Nada que hacer. A pesar de mis esfuerzos, ahí están los vallisoletanos, con la etiqueta de bordes olímpicos. Pregunto en el bar de abajo y están de acuerdo con su penitencia. Incluso creo que sienten cierto alivio al reconocer que son secos y que no merece la pena hacer ningún esfuerzo para modificar su idiosincrasia. Un canario emigrado, envuelto en una bufanda, justifica con voz suave la antipatía pucelana por el clima severo y en el escaso movimiento de gente. “En todo caso –sentencia alguien– en el trato mejor la escasez que la abundancia, que los andaluces son unos pesaos”.
Veo la antítesis, el ying y el yang: a un lado, un vallisoletano, el seco; al otro, un andaluz, el salao. Voy a la Casa de Andalucía y me como una tostada 5 sabores, con paté, tomate, membrillo, mermelada y queso. No sé si son más simpáticos, pero de pronto me siento mucho mejor. José, el sevillano presidente de la casa, no hace demasiado caso de los tópicos. El año pasado estuvo en Pedrajas de San Esteban y se encontró con decenas de parejas –ellas de flamencas, ellos de corto– yendo a caballo a una romería, y me recuerda que Valladolid es una de las ciudades del país con más afición a las sevillanas y a las rumbas. Lo que sí que reconoce es que si quieres que un vallisoletano hable, lo más seguro es que tengas que empezar tú.
Menos mal, creí que a él no le había pasado eso de saludar una o dos veces al entrar en un comercio o cruzarte con alguien en un portal y pensar que te habías quedado sin voz, al no escuchar ninguna respuesta. Oí hace tiempo que el vallisoletano es un tipo que cuando te avista tira deprisa una piedra detrás de ti para que te des la vuelta y pueda aprovechar para irse corriendo y ahorrarse el “hola”. Que el saludo sea tan costoso en esta ciudad, tras un análisis sosegado, estimo que puede deberse a: uno, que los vallisoletanos piensen que no hay que saludar a otro ser humano si no se ha sido convenientemente presentado; dos, que los vallisoletanos piensen que hay que guardar energías para los tiempos de escasez. Hay una razón tres, la timidez, pero no la considero una costumbre colectiva.

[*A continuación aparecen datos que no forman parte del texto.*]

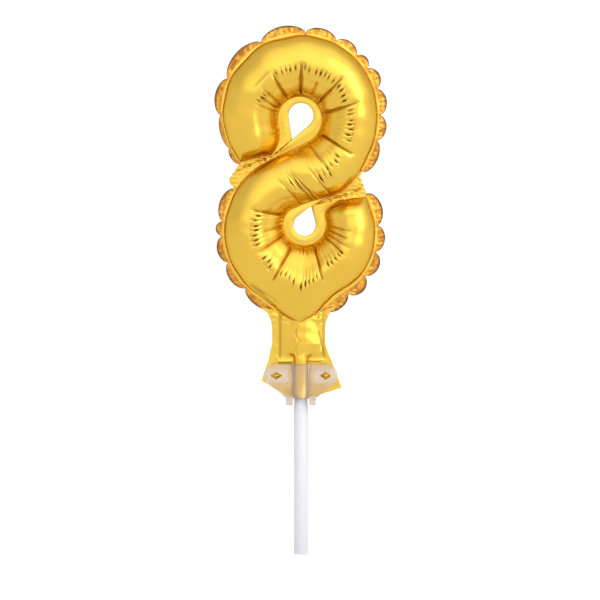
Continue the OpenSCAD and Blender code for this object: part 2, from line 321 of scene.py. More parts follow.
lowerLoop = {
    "eye": (-1.5, 19.3), "eyeRadius": (8.8, 7.6), "outer": (0.5, 22.8), "outerRadius": (32.3, 33.2),
    "tipAngle": 208, "legTip": (-14.3, -10.0), "legLean": (3.5, 2.5),
    "chin": figure["chinDrop"], "flat": 1.8,
    "notches": [-34, -8, 3, 23, 46, 71, 109, 128, 146, 165, 185, 210],
    "bulges": [2.6, 2.2, 2.5, 2.5, 2.7, 0.6, 2.9, 3.4, 3.4, 2.8, 3.0],
}


def polar(centre, radius, degrees):
    # centre + radius (cos a, sin a)
    a = np.radians(degrees)
    return np.stack([centre[0] + radius * np.cos(a), centre[1] + radius * np.sin(a)], axis=-1)


def strokeGrowth(degrees):
    # The radii change smoothly where the loop leaves for the stroke: ((10 - a) / 72)^2 below 10 degrees
    return (np.maximum(0, figure["growthAngle"] - degrees)
            / (figure["growthAngle"] - figure["strokeAngle"])) ** 2


def lobePhase(loop, degrees):
    # Where each angle lies between its two notches, from 0 to 1, with that lobe's bulge and its width
    notches = np.array(loop["notches"], float)
    lobe = np.clip(np.searchsorted(notches, degrees, side="right") - 1, 0, len(notches) - 2)
    width = (notches[1:] - notches[:-1])[lobe]
    return np.clip((degrees - notches[lobe]) / width, 0, 1), np.array(loop["bulges"])[lobe], width


def eyeSide(loop, degrees):
    # The loop's edge at its eye: a circle whose radius grows towards the stroke
    near, far = loop["eyeRadius"]
    return polar(loop["eye"], near + (far - near) * strokeGrowth(degrees), degrees)


def chinDrop(loop, degrees):
    # Half a soft bell, half a point: 0.5 exp(-(d / 17)^2) + 0.5 exp(-|d| / 10) of the chin's drop
    away = degrees - 90
    return loop["chin"] * (0.5 * bump(away, figure["chinSpread"]) + 0.5 * valley(away, figure["chinPoint"]))


def outerSide(loop, degrees):
    # Outer radius, plus the chin, minus the seam's inset and the sag sin(180 s)^2 between two notches
    near, far = loop["outerRadius"]
    phase, _, width = lobePhase(loop, degrees)
    sagitta = (near * (1 - np.cos(np.radians(width / 2))) * figure["sag"]
               * (np.abs(width) < figure["widestSag"]))
    radius = (near + (far - near) * strokeGrowth(degrees) - figure["inset"]
              - sagitta * np.sin(np.pi * phase) ** 2
              + chinDrop(loop, degrees)
              - loop["flat"] * bump(degrees - figure["flatAngle"], figure["flatSpread"]))
    return polar(loop["outer"], radius, degrees)


def bezier(p, count):
    # Cubic curve through p0 and p3, with p1 and p2 as handles
    s = np.linspace(0, 1, count)[:, None]
    p = [np.array(q, float) for q in p]
    return (1 - s) ** 3 * p[0] + 3 * s * (1 - s) ** 2 * p[1] + 3 * s * s * (1 - s) * p[2] + s ** 3 * p[3]


def loopEdges(loop):
    # Eye side and outer side of one loop, from its leg's tip to where the stroke starts
    top = eyeSide(loop, np.array([figure["legAngle"]]))[0]
    tip = np.add(loop["eye"], loop["legTip"])
    back = np.radians(figure["legAngle"] - 90)
    pull = figure["legPull"] * np.array([np.cos(back), np.sin(back)])
    leg = bezier([tip, tip + loop["legLean"], top - pull, top], figure["legPoints"])
    legAngles = np.linspace(loop["tipAngle"], figure["legAngle"], figure["legPoints"])
    ringAngles = np.linspace(figure["legAngle"], figure["strokeAngle"], figure["ringPoints"])[1:]
    angles = np.concatenate([legAngles, ringAngles])
    return np.concatenate([leg, eyeSide(loop, ringAngles)]), outerSide(loop, angles), angles


def strokeEdge(start, end):
    # One edge of the slanted middle: a cubic curve that leaves and meets the loops along their tangents
    away = np.radians(figure["strokeAngle"] - 90)
    pull = np.array([np.cos(away), np.sin(away)]) * np.linalg.norm(end - start) / 3
    return bezier([start, start + pull, end - pull, end], figure["strokePoints"])[1:-1]


upperEye, upperOuter, upperAngles = loopEdges(upperLoop)
lowerEye, lowerOuter, lowerAngles = loopEdges(lowerLoop)
firstEdge = np.concatenate([upperEye, strokeEdge(upperEye[-1], -lowerOuter[-1]), -lowerOuter[::-1]])
secondEdge = np.concatenate([upperOuter, strokeEdge(upperOuter[-1], -lowerEye[-1]), -lowerEye[::-1]])
midLine = (firstEdge + secondEdge) / 2
denseLength = np.concatenate([[0], np.cumsum(np.linalg.norm(np.diff(midLine, axis=0), axis=1))])
strokeLength = denseLength[-1]
upperEnd = denseLength[len(upperEye) - 1]
lowerStart = denseLength[-len(lowerEye)]


def lengthAt(loopName, degrees):
    # Distance along the stroke of an angle on a loop, or of a hundredth of the slanted middle
    if loopName == "slant":
        return upperEnd + np.asarray(degrees, float) / 100 * (lowerStart - upperEnd)
    if loopName == "upper":
        return np.interp(-np.asarray(degrees, float), -upperAngles, denseLength[:len(upperEye)])
    return np.interp(degrees, lowerAngles[::-1], denseLength[-len(lowerEye):])


print(f"stroke {strokeLength:.0f} mm long")

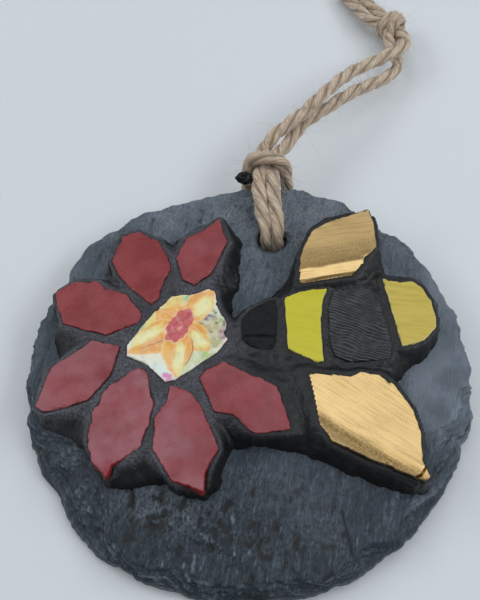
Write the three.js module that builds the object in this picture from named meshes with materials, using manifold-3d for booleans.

Me entero por internet que un antropólogo, Luis Díaz Viana, escribió hace tiempo una obrita titulada “Del carácter vallisoletano”, que intento localizar, sin éxito. Él, que es un vallisoletano simpático, que saluda e incluso contesta al teléfono, me cuenta que no cree en los caracteres colectivos, pero sí en normas de comportamiento comúnmente aceptadas en un sitio que chirrían en otro. Hablamos de ese vallisoletano austero y arrogante, de la burguesía capitalina, segura de sí misma y más bien hosca que, durante muchos años, controló el comercio de una ciudad de estructura social cerrada. Y hablamos de los sustos que esa forma castellana de expresión, con frecuencia más ruda que directa, da a los hablantes latinoamericanos, muchos hoy vecinos nuestros.
Vale, Segovia tampoco es Río de Janeiro, y que levante el dedo quien no se haya quedado mirando un escaparate de la Calle Real para no tener que saludar por tercera vez en un día a la misma persona. Pero, ¿en qué otra ciudad basta con saludar y charlar medio simpáticamente para que te digan “a que tú no eres de Valladolid”? Sólo un dato: dos de cada tres socios de la Casa de Andalucía no son andaluces, sino vallisoletanos que han pedido asilo político.